Depuis une quinzaine d’années, des fonds d’investissement proposent aux épargnants aisés des placements « à impact », susceptibles à la fois de leur rapporter de l’argent et de leur permettre d’agir positivement sur le monde grâce à leur fortune. Des plates-formes spécialisées, telles Lita ou Tudigo, sont apparues plus récemment pour démocratiser l’accès à ces investissements.
Des entreprises à l’origine d’applications bien connues, comme Yuka ou Too Good to Go, ont bénéficié, par exemple, de tels financements. On peut citer aussi des associations comme Emmaüs ou Habitat & Humanisme, qui ont attiré des investisseurs grâce à des foncières solidaires.

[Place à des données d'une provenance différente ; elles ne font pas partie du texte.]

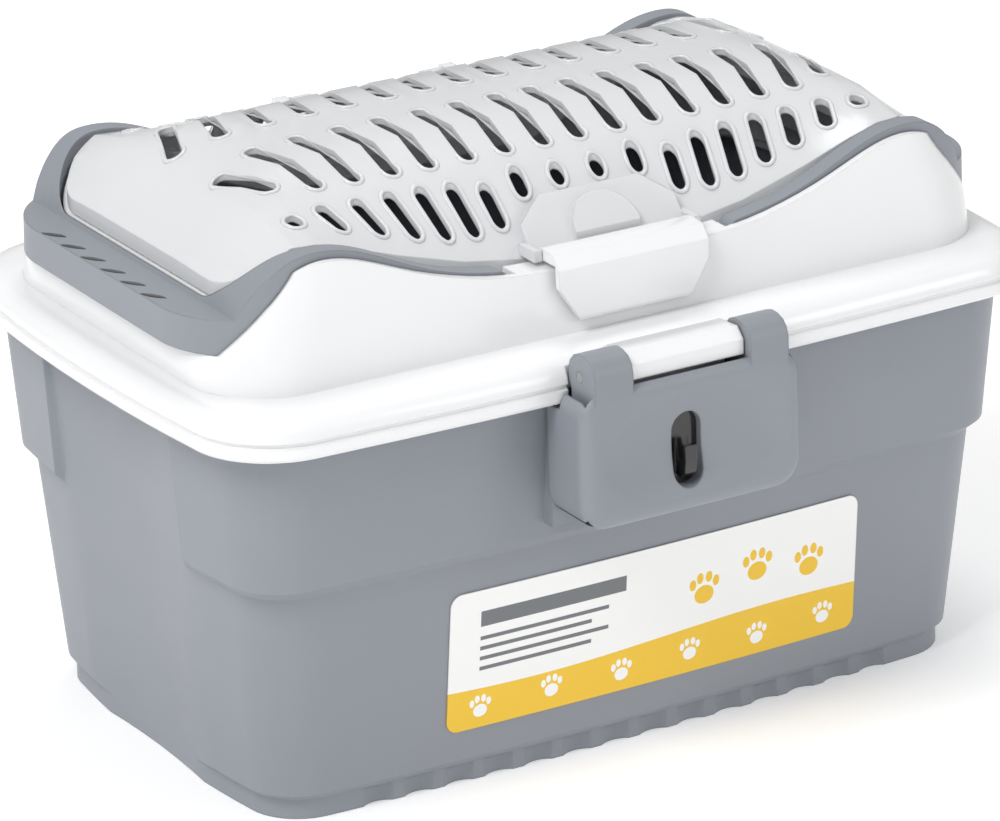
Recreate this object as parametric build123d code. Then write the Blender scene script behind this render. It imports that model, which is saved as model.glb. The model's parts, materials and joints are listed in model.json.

On estime aujourd’hui le montant global de ces investissements à impact à plus de 1 000 milliards de dollars (917 milliards d’euros) dans le monde, dont environ 15 milliards d’euros pour la France. Leur croissance est très rapide, mais leur part de marché peine encore à dépasser 1 ou 2 % des actifs sous gestion…

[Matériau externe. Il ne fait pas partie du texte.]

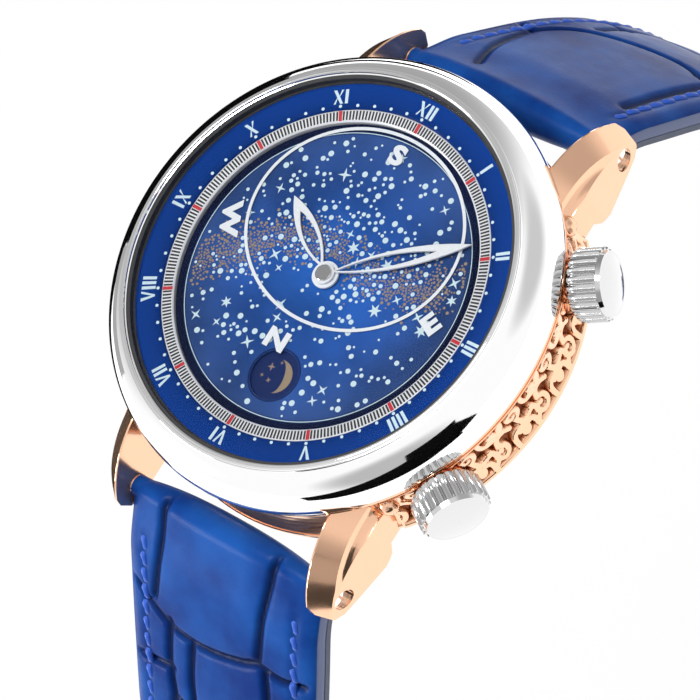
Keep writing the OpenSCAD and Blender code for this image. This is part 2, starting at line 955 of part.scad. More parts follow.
module mainspring() {
    color("lightsteelblue")
        at(barrel_p)
            spring_strip(1.2, drum_r - 0.42, mainspring_turns, 0.14, barrel_z + 0.25, barrel_h - 0.5, 20);
}

module barrel_arbor() {
    color("silver")
        at(barrel_p) {
            rod(0.7, keyless_z + keyless_t, floor_z + 0.45);
            rod(0.4, keyless_z, keyless_z + keyless_t);
        }
}

module ratchet_wheel() {
    color("silver")
        at(barrel_p)
            difference() {
                gear(ratchet_teeth, wind_m, ratchet_phase, keyless_z, keyless_t);
                rod(0.4, keyless_z - over, keyless_z + keyless_t + over);
            }
}

module crown_wheel() {
    color("silver")
        at(crown_wheel_p)
            union() {
                gear(crown_teeth, wind_m, crown_wheel_phase, keyless_z, keyless_t, 0.6, 1.2);
                rod(0.4 - run, keyless_z, space_z);
            }
}

pinion_t = 0.7;

module clutch_pinion(a) {
    along_crown(a)
        difference() {
            leaves(wind_teeth, wind_m, 0, wind_x - pinion_t / 2, pinion_t);
            translate([-stem_square / 2 - run, -stem_square / 2 - run, wind_x - 2])
                cube([stem_square + 2 * run, stem_square + 2 * run, 4]);
        }
}

module winding_pinion() {
    color("silver")
        clutch_pinion(crown_up_a);
}

module setting_pinion() {
    color("silver")
        clutch_pinion(crown_low_a);
}

// Fluted crown with a bevelled ring and a low domed cap
module crown_solid(a) {
    z1 = crown_in + crown_l;
    along_crown(a)
        difference() {
            union() {
                difference() {
                    turned([
                        [0, crown_in], [crown_r - 0.3, crown_in], [crown_r, crown_in + 0.3],
                        [crown_r, z1 - 0.1], [crown_r - 0.1, z1], [0, z1]
                    ]);
                    for (i = [0:crown_flutes - 1])
                        rotate([0, 0, i * 360 / crown_flutes])
                            translate([crown_r + 0.08, 0, crown_in - over])
                                cylinder(r = flute_r, h = crown_l + 2 * over, $fn = 20);
                }
                turned(concat(
                    [[0, z1], [crown_r - 0.3, z1], [crown_r - 0.4, z1 + crown_bevel]],
                    cap_curve(crown_r - 0.55, z1 + crown_bevel, crown_dome, 6)
                ));
            }
            rod(tube_out_r + run, crown_in - over, tube_end + run);
            rod(stem_r, crown_in - over, z1 - 0.6);
        }
}

module crown_upper() {
    color("gainsboro")
        crown_solid(crown_up_a);
}

module crown_lower() {
    color("gainsboro")
        crown_solid(crown_low_a);
}

// The square stays in its pinion when the crown is pulled out
square_start = wind_x - pinion_t / 2 - run - crown_pull;
square_end = wind_x + pinion_t / 2 + 1.4;

// Stem with a square for its pinion
module stem_solid(a) {
    along_crown(a)
        union() {
            rod(stem_r, square_end - over, crown_in + crown_l - 0.6);
            translate([-stem_square / 2, -stem_square / 2, square_start])
                cube([stem_square, stem_square, square_end - square_start]);
        }
}

module stem_upper() {
    color("silver")
        stem_solid(crown_up_a);
}

module stem_lower() {
    color("silver")
        stem_solid(crown_low_a);
}

// Arbor with its two pivots
module staff(z0, z1) {
    rod(pivot_r, z0 + 0.02, z1 - 0.02);
    rod(0.22, z0 + jewel_t + 0.05, z1 - jewel_t - 0.05);
}

module centre_wheel() {
    color("goldenrod")
        union() {
            rod(arbor_r, bridge_z + 0.2, cap_z);
            leaves(centre_pinion_teeth, barrel_m, centre_phase, space_z + 0.85, 1);
            spoked_wheel(centre_teeth, centre_m, centre_phase, 6.1, 0.2, 0.9, 5);
            rod(0.75, space_z + 1.7, 6.3);
        }
}

train_top = floor_z + jewel_t;
train_low = space_z - jewel_t;

module third_wheel() {
    color("goldenrod")
        at(third_p)
            union() {
                staff(train_low, train_top);
                leaves(leaf_teeth, centre_m, third_leaf_phase, 5.7, 0.75);
                rod(0.3, 4.6, 5.8);
                spoked_wheel(third_teeth, third_m, third_phase, 4.6, 0.2, 0.7, 5);
            }
}

module fourth_wheel() {
    color("goldenrod")
        at(fourth_p)
            union() {
                staff(train_low, train_top);
                leaves(leaf_teeth, third_m, fourth_leaf_phase, 4.55, 0.65);
                rod(0.28, 5, 6.2);
                spoked_wheel(fourth_teeth, fourth_m, fourth_phase, 6.05, 0.2, 0.65, 5);
            }
}

// Club-toothed escape wheel, its gap turned to the pallets
module escape_wheel() {
    pts = [
        for (i = [0:escape_teeth - 1])
            for (q = [[escape_r - 0.55, -5], [escape_r, 1.5], [escape_r - 0.06, 4.5], [escape_r - 0.55, 5]])
                let (t = balance_a + 12 + i * 360 / escape_teeth + q[1])
                [q[0] * cos(t), q[0] * sin(t)]
    ];
    color("silver")
        at(escape_p)
            union() {
                staff(train_low, train_top);
                leaves(leaf_teeth, fourth_m, escape_leaf_phase, 5.8, 0.6);
                rod(0.24, 5.3, 6);
                difference() {
                    translate([0, 0, fork_z])
                        linear_extrude(height = fork_t)
                            polygon(pts);
                    crossings(5, 0.6, escape_r - 0.85, 0.3, fork_z, fork_t);
                }
            }
}

roller_r = 0.7;

// Two arms with pallet stones and a slim lever to the balance roller
module pallet_fork() {
    reach = norm(balance_p - pallet_p) - roller_r - 0.12;
    color("silver")
        at(pallet_p)
            rotate([0, 0, balance_a])
                difference() {
                    union() {
                        rod(pivot_r, pallet_bridge_z + 0.02, train_top - 0.02);
                        rod(0.3, fork_z - 0.06, floor_z - 0.05);
                        translate([0, -0.16, fork_z])
                            cube([reach, 0.32, fork_t]);
                        translate([reach - 0.45, -0.35, fork_z])
                            cube([0.45, 0.7, fork_t]);
                        for (s = [-1, 1]) {
                            rotate([0, 0, s * 62])
                                translate([0, -0.16, fork_z])
                                    cube([1.75, 0.32, fork_t]);
                            translate([0.35, s * 1.52, fork_z])
                                rotate([0, 0, s * 14])
                                    translate([-1, -0.14, 0])
                                        cube([1.25, 0.28, fork_t]);
                        }
                    }
                    translate([reach - 0.4, -0.12, fork_z - over])
                        cube([1, 0.24, fork_t + 2 * over]);
                }
}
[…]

Si ce modèle hybride, à cheval entre investissement classique et philanthropie, séduit en effet de plus en plus, il suscite de fortes réticences chez certaines personnes, qui remettent en cause la possibilité même d’articuler deux logiques qui leur semblent contradictoires.
Pourquoi sont-ils aussi sceptiques, voire carrément hostiles, à ce nouveau modèle d’investissement à impact ? Nos recherches permettent de comprendre les croyances et les valeurs qui sous-tendent ces oppositions (Arthur Gautier, Anne-Claire Pache et Filipe Santos, « Making sense of hybrid practices : The role of individual adherence to institutional logics in impact investing », Organization Studies, n° 44/9, 2023).

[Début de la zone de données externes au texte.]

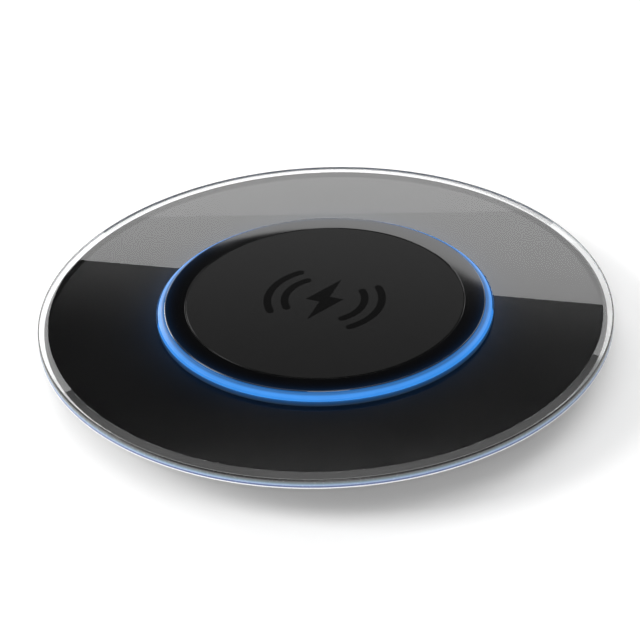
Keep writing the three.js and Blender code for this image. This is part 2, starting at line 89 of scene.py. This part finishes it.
# The ring's light: its colour, how brightly the ring glows, and how bright and how deep the painted blue
# glow is that stands for its light on the glass and cap round it
BLUE = (0.045, 0.29, 0.86)
DEEP_BLUE = (0.25, 0.42, 0.62)
WALL_BLUE = (0.16, 0.33, 0.62)
RING_LIP_LIGHT = 0.38
RING_FACE_LIGHT = 0.88
BORE_LIGHT = 0.34
BORE_FADE = 1.15 * MM
SPILL_LIGHT = 0.03
SPILL_FADE = 2.2 * MM
WALL_PAINTED_GLOW = 0.07
CAP_GLOW = 0.055
CAP_GLOW_FADE = 0.65 * MM
CAP_BRINK_LIGHT = 0.40

# The glass's outer wall colour by height, from foot to brow, all painted light: a painted highlight at the
# foot, a painted dark line, a band of painted blue light, a band of painted grey reflection, painted shade
# at the corner
WALL_PAINTED_LIGHT_BANDS = [
    (0.00, (0.78, 0.79, 0.81)), (0.17, (0.78, 0.79, 0.81)), (0.20, (0.10, 0.13, 0.25)),
    (0.35, (0.10, 0.13, 0.25)), (0.41, (0.27, 0.35, 0.50)), (0.52, (0.21, 0.29, 0.40)),
    (0.66, (0.13, 0.17, 0.18)), (0.85, (0.10, 0.10, 0.105)), (0.91, (0.01, 0.01, 0.01)),
]

# The world's brightness by elevation in degrees: walls, a dim band above them, a bright ceiling
WORLD_BANDS = [
    (0, 0.30), (24, 0.3), (30, 0.08), (33, 0.02), (39, 0.02), (44, 0.3), (57, 0.35), (68, 1.15),
]


# ---- Mesh building ----------------------------------------------------------------------------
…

Certains professionnels de la finance sont tout particulièrement rétifs à ces placements atypiques. La règle d’airain dans cet univers est d’investir en visant prioritairement le profit, avec comme seul autre élément pris en compte le niveau de risque.
Changer ces règles du jeu pour un modèle hybride, qui propose souvent un retour sur investissement limité et inférieur au marché, associé à des indicateurs d’impact social ou environnemental nombreux et peu standardisés, peut être très déstabilisant. En particulier pour des investisseurs chevronnés, qui ont intégré depuis des décennies la maximisation du « return on investment » dans tous leurs raisonnements financiers.
Pour eux, le débat ne porte pas seulement sur la définition de nouveaux indicateurs pertinents : l’idée même d’allier, dans un même geste, logique financière et logique sociale leur apparaît transgressive, comme si l’on perdait ainsi toute boussole.